Differences of AMCT Frameworks

Document	Description
AMCT (PyTorch)	To compress models under the PyTorch framework, you need to set up the PyTorch environment and then install AMCT.
AMCT (ONNX)	To compress ONNX models, you need to set up the ONNX Runtime environment and then install AMCT.
AMCT (TensorFlow)	To compress models under the TensorFlow framework, you need to set up the TensorFlow environment and then install AMCT.
AMCT (Caffe)	To compress models under the Caffe framework, you need to set up the Caffe environment and then install AMCT. The following Products do not support the Caffe framework: Atlas A2 training products/Atlas A2 inference products Atlas A3 training series products/Atlas A3 inference series products
AMCT (TensorFlow, Ascend)	You need to set up a TensorFlow environment and use the online inference environment powered by NPUs. After the environment is set up, install AMCT.

Intended Audience

This document provides guidance for developers to use AMCT to compress models.
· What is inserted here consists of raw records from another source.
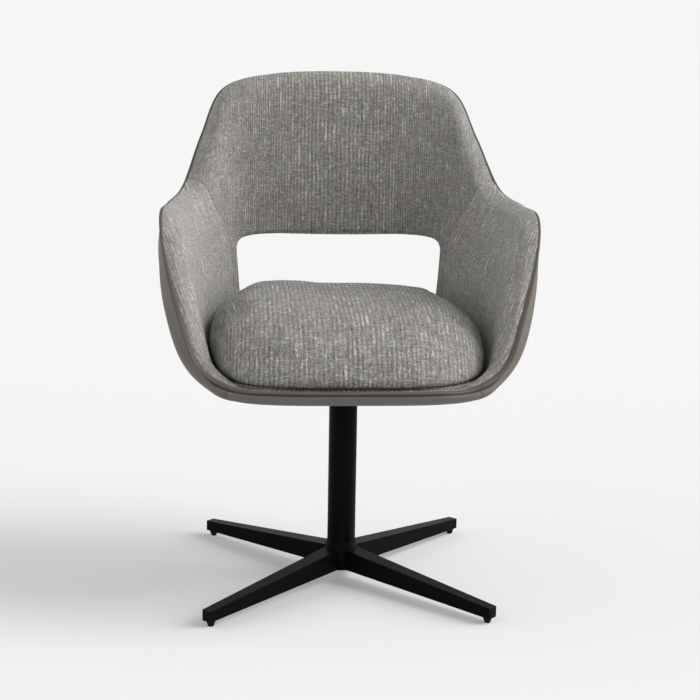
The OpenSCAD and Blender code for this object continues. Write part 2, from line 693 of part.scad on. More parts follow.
// Column with its bushes
module column() {
  color(steel_col) translate([0, 0, hub_bottom_z + hub_plug_t]) difference() {
    cylinder(r = column_r, h = column_z1 - hub_bottom_z - hub_plug_t, $fn = 64);
    translate([0, 0, -1]) cylinder(r = column_bore_r, h = column_z1, $fn = 64);
  }
}
bush_fit = 0.02;
module upper_bush() {
  color(bush_col) rotate_extrude($fn = 64) polygon([
    [spindle_r + run_gap, upper_bush_z0], [column_bore_r - bush_fit, upper_bush_z0],
    [column_bore_r - bush_fit, column_z1], [column_r, column_z1],
    [column_r, column_z1 + bush_collar_t], [spindle_r + run_gap, column_z1 + bush_collar_t]
  ]);
}
module lower_bush() {
  color(bush_col) translate([0, 0, lower_bush_z0]) difference() {
    cylinder(r = column_bore_r - bush_fit, h = lower_bush_l, $fn = 64);
    translate([0, 0, -1]) cylinder(r = spindle_r + run_gap, h = lower_bush_l + 2, $fn = 64);
  }
}
module thrust_washer() {
  color(zinc_col) translate([0, 0, thrust_z0]) difference() {
    cylinder(r = column_r - 1, h = thrust_t, $fn = 64);
    translate([0, 0, -1]) cylinder(r = spindle_r + 0.1, h = thrust_t + 2, $fn = 64);
  }
}

// Hub sleeve with its cone, and the plug that closes it from below
sleeve_fit = 0.02;
hub_r = hub_d / 2;
module hub() {
  color(steel_col) rotate_extrude($fn = 64) polygon([
    [column_r + sleeve_fit, hub_bottom_z],
    for (a = [0 : 15 : 90])
      [hub_r - hub_edge_r * (1 - sin(a)), hub_bottom_z + hub_edge_r * (1 - cos(a))],
    [hub_r, hub_top_z], [column_r + 0.6, hub_top_z + hub_cone_h],
    [column_r + sleeve_fit, hub_top_z + hub_cone_h]
  ]);
}
plug_spigot = 10;
module hub_plug() {
  color(plastic_col) rotate_extrude() polygon([
    [0, hub_bottom_z + 1], [column_r - 1, hub_bottom_z + 1], [column_r - bush_fit, hub_bottom_z + 2],
    [column_r - bush_fit, hub_bottom_z + hub_plug_t], [column_bore_r - bush_fit, hub_bottom_z + hub_plug_t],
    [column_bore_r - bush_fit, hub_bottom_z + hub_plug_t + plug_spigot],
    [column_bore_r - 2, hub_bottom_z + hub_plug_t + plug_spigot],
    [column_bore_r - 2, hub_bottom_z + hub_plug_t], [0, hub_bottom_z + hub_plug_t]
  ]);
}

// Legs: tapered rectangular tubes welded to the hub, each with an end cap and a glide
leg_tube_end = leg_reach - cap_t;
glide_reach = leg_reach - glide_inset;
leg_root_z = hub_top_z - leg_root_h - leg_drop;
leg_root_x = hub_r - leg_entry;
cap_fit = 0.15;
function leg_share(x) = (x - leg_root_x) / (leg_tube_end - leg_root_x);
function leg_w(x) = leg_root_w + (leg_tip_w - leg_root_w) * leg_share(x);
function leg_h(x) = leg_root_h + (leg_tip_h - leg_root_h) * leg_share(x);
function leg_z(x) = leg_root_z + (glide_h - leg_root_z) * leg_share(x);
// Solid whose top view and side view are the two given outlines
module two_views(top_view, side_view) {
  intersection() {
    linear_extrude(hub_top_z + hub_cone_h) polygon(top_view);
    rotate([90, 0, 0]) linear_extrude(2 * leg_root_w, center = true) polygon(side_view);
  }
}
module leg_taper(x0, x1, inset) {
  function side(x, share) = [x, leg_z(x) + inset + (leg_h(x) - 2 * inset) * share];
  function top(x, sign) = [x, sign * (leg_w(x) / 2 - inset)];
  two_views(
    [top(x0, -1), top(x1, -1), top(x1, 1), top(x0, 1)],
    [side(x0, 0), side(x1, 0), side(x1, 1), side(x0, 1)]
  );
}
module leg(angle) {
  color(steel_col) rotate(angle) difference() {
    leg_taper(leg_root_x, leg_tube_end, 0);
    leg_taper(leg_root_x - 1, leg_tube_end + 1, leg_wall);
    cylinder(r = hub_r + sleeve_fit, h = hub_top_z + hub_cone_h, $fn = 64);
    translate([glide_reach, 0, 0]) cylinder(d = glide_stem_d + 0.2, h = leg_z(glide_reach) + leg_wall + 2);
  }
}
cap_chamfer = 1;
module cap_plate() {
  c = cap_chamfer;
  w = leg_tip_w / 2;
  x0 = leg_tube_end;
  x1 = leg_reach;
  z0 = glide_h;
  z1 = glide_h + leg_tip_h;
  two_views(
    [[x0, -w], [x1 - c, -w], [x1, c - w], [x1, w - c], [x1 - c, w], [x0, w]],
    [[x0, z0], [x1 - c, z0], [x1, z0 + c], [x1, z1 - c], [x1 - c, z1], [x0, z1]]
  );
}
module end_cap(angle) {
  color(plastic_col) rotate(angle) difference() {
    union() {
      leg_taper(leg_tube_end - cap_plug, leg_tube_end, leg_wall + cap_fit);
      cap_plate();
    }
    translate([glide_reach, 0, 0]) cylinder(d = glide_stem_d + 0.04, h = glide_h + leg_tip_h - 4);
  }
}
glide_top = glide_h - 0.1;
module glide(angle) {
  color(plastic_col) rotate(angle) translate([glide_reach, 0, 0]) rotate_extrude() polygon([
    [0, 0], [glide_foot_d / 2 - 0.6, 0], [glide_foot_d / 2, 0.8],
    [glide_d / 2 - 0.3, glide_top - 2.4], [glide_d / 2, glide_top - 1.8], [glide_d / 2, glide_top],
    [glide_stem_d / 2, glide_top], [glide_stem_d / 2, glide_top + glide_stem_h], [0, glide_top + glide_stem_h]
  ]);
}
front_left = 225;
front_right = 315;
back_left = 135;
back_right = 45;

hub();
hub_plug();
column();
upper_bush();
lower_bush();
thrust_washer();
leg(front_left);  // leg_front_left
leg(front_right);  // leg_front_right
leg(back_left);  // leg_back_left
leg(back_right);  // leg_back_right
end_cap(front_left);  // end_cap_front_left
end_cap(front_right);  // end_cap_front_right
end_cap(back_left);  // end_cap_back_left
end_cap(back_right);  // end_cap_back_right
glide(front_left);  // glide_front_left
glide(front_right);  // glide_front_right
glide(back_left);  // glide_back_left
glide(back_right);  // glide_back_right
spindle();
spindle_washer();
spindle_clip();
mounting_plate();
plate_bolts();
tee_nuts();
seat_board();
dust_cover();
front_rail();
side_panel_left();
side_panel_right();
back_panel();
deck_pad();
front_pad();
arm_pad_left();
arm_pad_right();
back_pad();
front_cover();
side_cover_left();
side_cover_right();
back_cover();
edge_welt();
seat_cushion();
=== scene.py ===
"""Upholstered swivel armchair: soft goods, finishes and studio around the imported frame.

All sizes are metres in the frame's own axes: the column is the Z axis, the floor is z = 0 and
the front faces -Y. Shell surfaces are places (u, v): u counts stations from the middle of the
front (0) round the right side to the middle of the back (12) and on round the left side (24),
and v runs from the floor of the shell (0) to its edge (1).
"""
import logging
import math
from dataclasses import dataclass, field
from enum import Enum
from functools import partial
from typing import Callable, Sequence

import bmesh
import bpy
import numpy as np
from mathutils import Matrix, Vector, noise


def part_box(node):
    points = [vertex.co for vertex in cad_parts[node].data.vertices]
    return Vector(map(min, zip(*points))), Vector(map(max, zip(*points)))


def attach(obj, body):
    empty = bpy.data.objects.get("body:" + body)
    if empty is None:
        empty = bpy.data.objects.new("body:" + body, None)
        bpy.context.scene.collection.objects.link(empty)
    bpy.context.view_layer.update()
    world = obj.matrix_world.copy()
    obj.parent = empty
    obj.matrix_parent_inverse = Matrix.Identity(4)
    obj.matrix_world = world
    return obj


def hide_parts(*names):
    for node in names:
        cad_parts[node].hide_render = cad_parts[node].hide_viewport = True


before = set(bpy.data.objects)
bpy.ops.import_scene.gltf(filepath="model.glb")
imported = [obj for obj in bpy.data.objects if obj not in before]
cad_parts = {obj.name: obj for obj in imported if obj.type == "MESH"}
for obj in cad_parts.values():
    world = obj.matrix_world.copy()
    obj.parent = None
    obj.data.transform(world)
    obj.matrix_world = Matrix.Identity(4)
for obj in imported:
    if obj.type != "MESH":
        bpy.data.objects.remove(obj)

log = logging.getLogger("swivel_armchair")
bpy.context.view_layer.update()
MM = 0.001
BASE_BODY = "base"
SEAT_BODY = "seat"
WEAVE = "weave"
# Stations on either side of a place, between which a direction or a length is measured.
NUDGE = 0.05


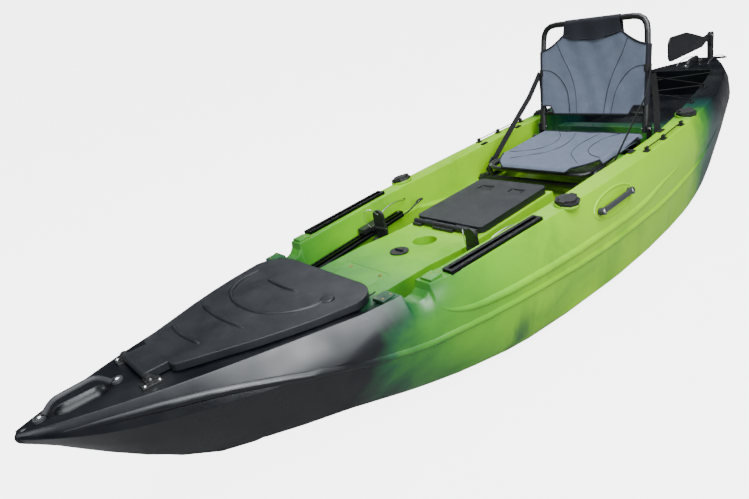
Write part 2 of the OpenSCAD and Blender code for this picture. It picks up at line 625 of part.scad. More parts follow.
// ---- Seat ---------------------------------------------------------------------------------------
base_front = 2040;
base_rear = 2450;
base_x = 286;
function bar_end(s) = inner_half(s) - wall_lean - 8;
tube_r = tube_d / 2;
bar_z = ledge_h + tube_r + 1;
pan_x = seat_w / 2 - 12;
pan_r = tube_r - 3;
leg_r = 9;
leg_rear = 2376;
leg_x = pan_x + pan_r + leg_r + gap;
pan_front = 2002;
pan_rear = 2436;
pan_rise = 20;
ear_t = 6;
pivot_z = pan_h + 46;
function pan_point(s, x, dz = 0) =
  pt(s, x, pan_h + dz + pan_rise * (s - pan_front) / (pan_rear - pan_front));
module seat_base() {
  color("#141517") {
    for (s = [base_front, base_rear]) put(s, 0, bar_z) rod_x(2 * bar_end(s), tube_r);
    pair() {
      put((base_front + base_rear) / 2, base_x, bar_z) rod_y(at(base_rear) - at(base_front), tube_r - 2);
      for (s = [base_front, base_rear]) put(s, bar_end(s) - 11, 0) translate([0, 0, ledge_h + 0.2]) slab(24, 38, 15);
      // the loops that carry the pan
      tube(bend([pt(base_front + 4, leg_x, bar_z), pan_point(base_front - 18, leg_x),
                 pan_point(base_front + 70, leg_x), pt(base_front + 120, leg_x, bar_z),
                 pt(base_front + 126, base_x - 6, bar_z)], 40), leg_r, 12);
      put(leg_rear, leg_x, bar_z) cylinder(h = pan_point(leg_rear, 0)[2] + leg_r - bar_z, r = leg_r);
      put(leg_rear, (leg_x + base_x) / 2, bar_z) rod_x(base_x - leg_x, leg_r);
      // the ears that carry the back's pivots
      put(base_rear, seat_w / 2 + tube_r + 1, bar_z) difference() {
        translate([0, -18, -4]) cube([ear_t, 36, pivot_z - bar_z + 22]);
        translate([ear_t / 2, 0, pivot_z - bar_z]) rod_x(ear_t + 6, pivot_d / 2 + 0.05);
      }
    }
  }
}
module seat_pan_frame() {
  color("#141517") tube(loop([pan_point(pan_front, -pan_x), pan_point(pan_front, pan_x),
    pan_point(pan_rear, pan_x), pan_point(pan_rear, -pan_x)], 50), pan_r, 12, true);
}
module seat_pan_mesh() {
  low = pan_r + 0.9;
  top = low + 4.6;
  color("#7f8590") skin([for (k = [0 : 10]) let (s = pan_front + 10 + (pan_rear - 26 - pan_front) * k / 10,
      w = pan_x - 11, sag = -1 - 5 * sin(k * 18))
    [for (j = [[-1, low], [-0.5, low + sag], [0, low + sag * 1.5], [0.5, low + sag], [1, low],
               [1, top], [0.5, top + sag], [0, top + sag * 1.5], [-0.5, top + sag], [-1, top]])
      pan_point(s, j[0] * w, j[1])]]);
}
module back_frame() { put(base_rear, 0, pivot_z) rotate([-back_lean, 0, 0]) children(); }
module seat_pivot_bolts() {
  color("silver") pair() put(base_rear, seat_w / 2, pivot_z) {
    translate([4, 0, 0]) rod_x(2 * tube_r + 16, pivot_d / 2);
    translate([tube_r + 1 + ear_t + 0.3 + 3, 0, 0]) rod_x(6, 8);
  }
}
module seat_back_frame() {
  color("#141517") back_frame() {
    pair() translate([seat_w / 2, 0, 0]) difference() {
      translate([0, 0, -16]) cylinder(h = 60, r = tube_r);
      rod_x(60, pivot_d / 2 + 0.05);
    }
    tube(bend([[seat_w / 2, 0, 40], [seat_w / 2, 0, back_h * 0.6], [seat_w / 2 - 8, 0, back_h],
               [8 - seat_w / 2, 0, back_h], [-seat_w / 2, 0, back_h * 0.6], [-seat_w / 2, 0, 40]], 60), tube_r, 12);
    translate([0, 0, 62]) rod_x(seat_w - 2, tube_r - 4);
  }
}
// The cloth touches the front of the side tubes this far in from their middle lines
cloth_in = 4;
cloth_t = 4;
cloth_front = 16;
module seat_back_mesh() {
  edge = -sqrt(tube_r * tube_r - cloth_in * cloth_in) - gap;
  color("#7f8590") back_frame() skin([for (k = [0 : 10]) let (z = 34 + (back_h - 132) * k / 10,
      w = seat_w / 2 - cloth_in, sag = 1.5 + 12 * sin(k * 18), back = -cloth_front, front = back - cloth_t - 0.5)
    [for (j = [[-1, edge], [-0.9, back], [0, back + sag], [0.9, back], [1, edge],
               [1, edge - cloth_t], [0.9, front], [0, front + sag], [-0.9, front], [-1, edge - cloth_t]])
      [j[0] * w, j[1], z]]]);
}
module seat_back_band() {
  color("#1c2233") back_frame() difference() {
    hull() pair() for (z = [back_h - 82, back_h - 14]) translate([seat_w / 2 - 52, 0, z]) rod_x(50, 18);
    hull() pair() for (z = [back_h - 90, back_h]) translate([seat_w / 2 - 50, 0, z]) rod_x(60, tube_r + gap);
  }
}
strap_w = 25;
strap_x = seat_w / 2 + (tube_d + strap_w) / 2 + gap;
module strap(side) {
  color("black") scale_x(side) tube(bend([pt(base_rear + 40, strap_x, pivot_z + 250),
    pt(base_rear - 130, strap_x + 6, pivot_z + 100), pt(base_front + 2, strap_x + 12, bar_z + tube_r + 9)], 30),
    strap_w / 2, 8, false, 0.12);
}
module seat_strap_port() { strap(1); }
module seat_strap_starboard() { strap(-1); }
module seat_buckles() {
  color("black") pair() put(base_front, strap_x + 12, bar_z + tube_r + 0.2) slab(30, 22, 7);
}
module seat_hold_downs() {
  color("#101113") pair() for (s = [2130, 2380]) put(s, inner_half(s) + 11, deck_at(s) + 1.2) {
    slab(16, 34, 5);
    translate([-2, 0, 4]) rod_y(12, 5);
  }
}

// ---- Deck fittings ------------------------------------------------------------------------------
keeper_s = [2150, 2290, 2460];
function keeper_x(s) = deck_half(s) - 16;
module paddle_keepers() {
  color("#111111") pair() tube([for (s = [keeper_s[0] : 31 : keeper_s[2]])
    pt(s, keeper_x(s), deck_at(s) + 13)], bungee_d / 2, 8);
}
module keeper_hooks() {
  color("#1a1b1d") pair() for (s = keeper_s) put(s, keeper_x(s), deck_at(s)) difference() {
    translate([0, 0, 0.2]) {
      slab(20, 24, 5);
      translate([0, 0, 13]) rod_y(12, 7);
      slab(10, 12, 12);
    }
    translate([0, 0, 13.2]) rod_y(30, bungee_d / 2 + gap);
  }
}
tank_s = [2770, 3010, 3240];
function tank_x(s) = inner_half(s) + 20;
eye_r = 5;
eye_h = 20;
function tank_pt(k, side) = pt(tank_s[k], side * (tank_x(tank_s[k]) - eye_r - 0.5), deck_at(tank_s[k]) + 13);
module tank_bungee() {
  color("#111111") for (k = [0, 1], side = [-1, 1]) translate([0, 0, side * (bungee_d / 2 + gap / 2)])
    tube([tank_pt(k, side), (tank_pt(k, side) + tank_pt(k + 1, -side)) / 2, tank_pt(k + 1, -side)], bungee_d / 2, 8);
}
module tank_bungee_eyes() {
  color("#1a1b1d") pair() for (s = tank_s) put(s, tank_x(s), deck_at(s) + 0.2) {
    slab(22, 26, 4);
    cylinder(h = eye_h, r = eye_r);
  }
}
stern_bolts = [3400, 3560];
module stern_handle() {
  color("dimgray") {
    for (s = stern_bolts) put(s, 0, deck_at(s)) difference() {
      translate([0, 0, 0.7]) cylinder(h = pad_t, r = 15);
      cylinder(h = pad_t + 1, r = 4);
    }
    z = deck_at(3400);
    tube(bend([pt(stern_bolts[0] + 14, 0, z + 11), pt(stern_bolts[0] + 32, 0, z + 30),
               pt(stern_bolts[1] - 32, 0, z + 30), pt(stern_bolts[1] - 14, 0, z + 9)], 24), 8, 12);
  }
}
module stern_handle_bolts() {
  color("silver") for (s = stern_bolts) put(s, 0, deck_at(s) + pad_t + 1) dome_bolt(20, 3.9, 8);
}

// ---- Rudder -------------------------------------------------------------------------------------
lug_low = 312;
lug_high = 396;
lug_t = 8;
plate_w = 64;
bolt_x = 24;
bolt_zs = [lug_low + 22, lug_high - 16];
arm_z = lug_high + lug_t + gap;
pivot_up = 530;
cheek_t = 6;
head_top = pivot_up - 50;
module post_frame() { translate([0, hull_len + rudder_back - y0, 0]) children(); }
module rudder_bracket() {
  color("#303236") difference() {
    union() {
      translate([-plate_w / 2, hull_len - y0 + 0.2, lug_low - 6]) cube([plate_w, 6, lug_high + lug_t - lug_low + 12]);
      post_frame() for (z = [lug_low, lug_high]) translate([0, 0, z]) {
        cylinder(h = lug_t, r = 17);
        translate([-17, -rudder_back + 0.2, 0]) cube([34, rudder_back, lug_t]);
      }
    }
    post_frame() cylinder(h = 500, r = post_d / 2 + 0.05);
    for (x = [-bolt_x, bolt_x], z = bolt_zs) translate([x, hull_len - y0 + 3, z]) rod_y(20, 3);
  }
}
module rudder_bolts() {
  color("silver") for (x = [-bolt_x, bolt_x], z = bolt_zs)
    translate([x, hull_len - y0 + 6.5, z]) rotate([-90, 0, 0]) dome_bolt(20, 2.9, 6);
}
module rudder_post() {
  color("silver") post_frame() {
    translate([0, 0, lug_low - 8]) cylinder(h = head_top - 6 - lug_low, r = post_d / 2);
    translate([0, 0, lug_low - 12]) cylinder(h = 5, r = 10);
  }
}
module rudder_head() {
  color("#1a1c1f") post_frame() difference() {
    union() {
      translate([0, 0, arm_z]) cylinder(h = head_top - arm_z, r = 16);
      translate([0, 0, arm_z]) round_slab(170, 26, 6, 12);
      for (x = [-1, 1]) translate([x * (blade_t / 2 + gap + cheek_t / 2), 0, pivot_up - 56]) hull() {
        slab(cheek_t, 34, 10);
        translate([0, 0, 56]) rod_x(cheek_t, 22);
      }
    }
    translate([0, 0, arm_z - 1]) cylinder(h = head_top - 5 - arm_z, r = post_d / 2 + 0.05);
    translate([0, 0, pivot_up]) rod_x(60, 4.05);
    for (x = [-74, 74]) translate([x, 0, arm_z - 1]) cylinder(h = 10, r = 3);
  }
}
module rudder_blade() {
  color("#131417") post_frame() translate([0, 0, pivot_up]) difference() {
    rotate([-2, 0, 0]) rotate([90, 0, -90]) translate([0, 0, -blade_t / 2]) linear_extrude(blade_t)
      polygon(concat(arc(0, 0, 19, 90, 270), [[60, -22], [110, -40]], arc(blade_len - 34, -8, 34, -90, 0),
        arc(blade_len - 40, 40, 40, 0, 90), [[300, 72], [200, 44], [90, 10], [40, 14]]));
    rod_x(20, 4.05);
  }
}
module blade_bolt() {
  color("silver") post_frame() translate([0, 0, pivot_up]) {
    rod_x(blade_t + 2 * cheek_t + 6, 4);
    for (x = [-1, 1]) translate([x * (blade_t / 2 + cheek_t + gap + 2.2), 0, 0]) rod_x(3.6, 8);
  }
}

kayak_hull();
brass_inserts();
bow_handle();
bow_handle_bolts();
hatch_brackets();
hatch_bracket_bolts();
hatch_pin();
hatch_lid();
gear_track_port();
gear_track_starboard();
track_screws();
rod_holders();
rod_cap_front_port();
rod_cap_front_starboard();
rod_cap_rear_port();
rod_cap_rear_starboard();
side_handles();
side_handle_bolts();
foot_rails();
rail_screws();
foot_slide_port();
foot_slide_starboard();
toe_pedal_port();
toe_pedal_starboard();
toe_pin_port();
toe_pin_starboard();
steering_cable_port();
steering_cable_starboard();
console_plug();
pod_lid();
pod_hinge();
pod_latch_port();
pod_latch_starboard();
seat_base();
seat_pan_frame();
seat_pan_mesh();
seat_pivot_bolts();
seat_back_frame();
seat_back_mesh();
seat_back_band();
seat_strap_port();
seat_strap_starboard();
seat_buckles();
seat_hold_downs();
paddle_keepers();
keeper_hooks();
tank_bungee();
tank_bungee_eyes();
stern_handle();
stern_handle_bolts();
rudder_bracket();
rudder_bolts();
rudder_post();
rudder_head();
rudder_blade();
blade_bolt();
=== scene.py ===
"""Looks of the sit-on-top fishing kayak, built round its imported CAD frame. All sizes are in metres."""

import math

import bpy
from mathutils import Matrix, Vector


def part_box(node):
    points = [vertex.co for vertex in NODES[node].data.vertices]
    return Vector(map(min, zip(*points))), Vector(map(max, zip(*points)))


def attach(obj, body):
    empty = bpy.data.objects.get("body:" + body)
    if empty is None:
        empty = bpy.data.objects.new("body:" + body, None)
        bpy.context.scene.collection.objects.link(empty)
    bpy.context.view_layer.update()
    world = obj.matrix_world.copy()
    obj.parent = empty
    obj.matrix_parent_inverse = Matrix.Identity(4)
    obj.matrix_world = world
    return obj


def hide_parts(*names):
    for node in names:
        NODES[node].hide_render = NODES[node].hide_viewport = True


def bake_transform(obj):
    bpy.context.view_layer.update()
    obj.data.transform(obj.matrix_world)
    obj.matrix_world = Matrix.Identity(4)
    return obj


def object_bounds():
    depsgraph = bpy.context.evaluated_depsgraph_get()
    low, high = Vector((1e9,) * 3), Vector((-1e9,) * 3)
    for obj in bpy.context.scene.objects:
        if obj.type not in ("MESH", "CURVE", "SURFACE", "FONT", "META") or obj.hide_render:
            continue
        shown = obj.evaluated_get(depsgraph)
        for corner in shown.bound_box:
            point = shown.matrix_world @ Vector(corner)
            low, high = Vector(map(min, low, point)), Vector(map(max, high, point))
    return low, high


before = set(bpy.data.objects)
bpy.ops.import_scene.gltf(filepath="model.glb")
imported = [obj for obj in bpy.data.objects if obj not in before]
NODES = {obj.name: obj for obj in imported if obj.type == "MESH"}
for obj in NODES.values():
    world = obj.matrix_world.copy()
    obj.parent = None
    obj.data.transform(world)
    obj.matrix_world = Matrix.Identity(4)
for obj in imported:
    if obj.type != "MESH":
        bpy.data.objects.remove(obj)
cad_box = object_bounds()
bpy.ops.object.select_all(action="DESELECT")
SIDES = {"port": 1, "starboard": -1}

# ---------------------------------------------------------------- helpers


def only(obj):
    """Makes obj the one that is selected and active."""
    bpy.ops.object.select_all(action="DESELECT")
    obj.select_set(True)
    bpy.context.view_layer.objects.active = obj
    return obj


def apply_modifiers(obj):
    only(obj)
    for modifier in list(obj.modifiers):
        bpy.ops.object.modifier_apply(modifier=modifier.name)
    return obj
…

By reading this document, you can:

Understand different compression methods of AMCT.
Compress different models based on the methods provided in the document.
Master quantization, a common compression method.

To better understand this document, you are supposed to be familiar with the basic Linux commands, be capable of developing programs with Python, and have a basic understanding of machine learning and deep learning.